Abstract

An autopsy case of malakoplakia involving the kidney and prostate was reported. The case was a 58-year-old Japanese male with submassive hepatic necrosis of three and half months' duration. He received 20 to 40 mg of prednisolone daily during the course of the disease (total 2,700 mg). Malakoplakic lesions were incidentally found in the right renal parenchyma and prostate at autopsy. The lesions were characterized microscopically by an accumulation of macrophages with PAS-positive intracytoplasmic granules and with intracytoplasmic inclusions of owl's eye appearance called Michaelis-Gutmann bodies and, electronmicroscopically, by numerous phagolysosomes with varying numbers of bacteria.
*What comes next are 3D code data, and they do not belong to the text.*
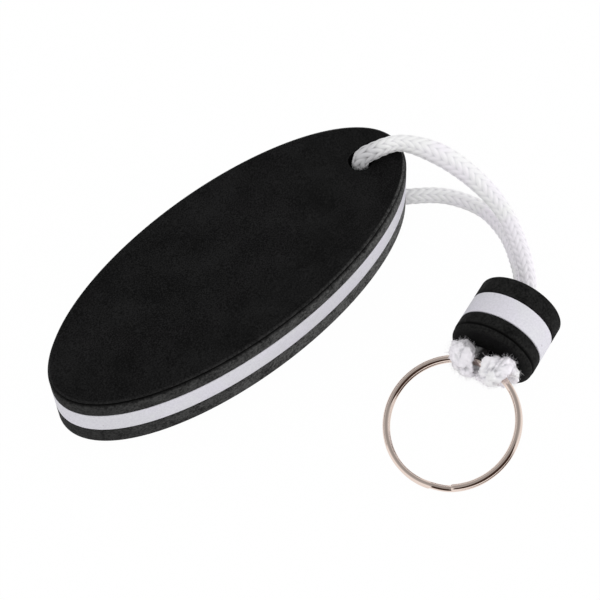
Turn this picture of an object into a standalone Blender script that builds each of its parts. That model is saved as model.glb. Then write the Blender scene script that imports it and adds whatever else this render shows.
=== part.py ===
# Floating keychain: a foam float, a small foam bead, a cord loop through both and a split ring.
# Metres, +Z up, resting on z = 0. The float's long axis runs along X, with its cord hole at +X.

import math

import bmesh
import bpy
import numpy as np
from mathutils import Matrix, Vector

# Foam sheet: three plies glued together, from which the float and the bead are both cut
OUTER_PLY = 0.00465
MIDDLE_PLY = 0.0055
GLUE_LINE = 0.0001
EDGE_ROUND = 0.0008

# Float
FLOAT_LENGTH = 0.100
FLOAT_WIDTH = 0.042
HOLE_FROM_TIP = 0.0108
HOLE_CLEARANCE = 0.0004

# Cord, and how far the hitch round the ring squeezes it
CORD_DIAMETER = 0.004
HITCH_DIAMETER = 0.0026
SOFT_GAP = 0.0003
HITCH_GAP = 0.0002

# Bead, lying on its side with its far end a little raised by the cord
BEAD_DIAMETER = 0.0195
BEAD_NEAR_X = 0.0248
BEAD_NEAR_Y = -0.0539
BEAD_TURN = math.radians(15)
BEAD_LIFT = math.radians(7)
BORE_CLEARANCE = 0.00035
BORE_TWIST = math.radians(50)

# Split ring: flat wire wound twice, with a jog where it changes from one turn to the other
RING_DIAMETER = 0.030
WIRE_WIDTH = 0.00125
WIRE_THICKNESS = 0.0009
WIRE_ROUND = 0.00022
TURN_GAP = 0.0001
RING_LEAN = math.radians(22.7)
JOG_AT = math.radians(212)
JOG_LENGTH = 0.0056
END_GAP = 0.00015

# Facets
OUTLINE_SIDES = 96
HOLE_SIDES = 32
ROUND_STEPS = 3
RING_STEPS = 72
CORD_STEP = 0.0075
CORD_BEND = math.radians(30)

# Values that follow from the driving sizes
STACK = 2 * OUTER_PLY + MIDDLE_PLY + 2 * GLUE_LINE
HOLE_RADIUS = CORD_DIAMETER / 2 + HOLE_CLEARANCE
HOLE_X = FLOAT_LENGTH / 2 - HOLE_FROM_TIP
STRAND_OFFSET = (CORD_DIAMETER + SOFT_GAP) / 2
BORE_RADIUS = STRAND_OFFSET + CORD_DIAMETER / 2 + BORE_CLEARANCE
RING_MIDDLE_RADIUS = (RING_DIAMETER - WIRE_WIDTH) / 2
RING_HALF_HEIGHT = WIRE_THICKNESS + TURN_GAP / 2

# The float lies on one strand of the cord, so its hole end is lifted by the cord
CORD_LEVER = FLOAT_LENGTH / 2 - EDGE_ROUND + HOLE_X - HOLE_RADIUS
FLOAT_PITCH = math.asin((CORD_DIAMETER + SOFT_GAP) / CORD_LEVER)
FLOAT_HEIGHT = (
    (FLOAT_LENGTH / 2 - EDGE_ROUND) * math.sin(FLOAT_PITCH)
    + EDGE_ROUND * (1 - math.cos(FLOAT_PITCH))
)


def bead_frame():
    # Origin in the middle of the near face, Z along the bore towards the far face
    corner = BEAD_DIAMETER / 2 - EDGE_ROUND
    height = corner * math.cos(BEAD_LIFT) + EDGE_ROUND * (1 - math.sin(BEAD_LIFT))
    place = Matrix.Translation((BEAD_NEAR_X, BEAD_NEAR_Y, height))
    return place @ Matrix.Rotation(BEAD_TURN, 4, "Z") @ Matrix.Rotation(math.pi / 2 - BEAD_LIFT, 4, "Y")


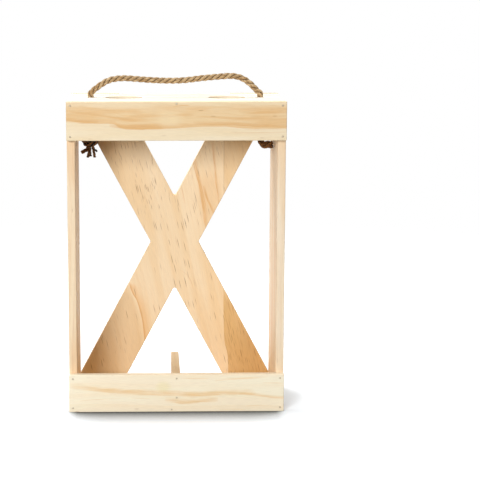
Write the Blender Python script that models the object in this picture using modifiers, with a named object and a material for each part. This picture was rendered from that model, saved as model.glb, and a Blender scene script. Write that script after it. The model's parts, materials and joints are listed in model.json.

Immunocytochemical stain revealed that the bodies were positive for lysozyme, indicating that the Michaelis-Gutmann bodies are of lysosomal origin. No calcium, phosphorous, and iron were demonstrated in them by X-ray microanalysis, suggesting that they are of immature form in which a mineralization does not take place as yet. Malakoplakia has not been previously described in association with submassive hepatic necrosis. Administration of a large amount of steroid for the treatment of submassive hepatic necrosis was suspected to be implicated in the development of the malakoplakia in the present case.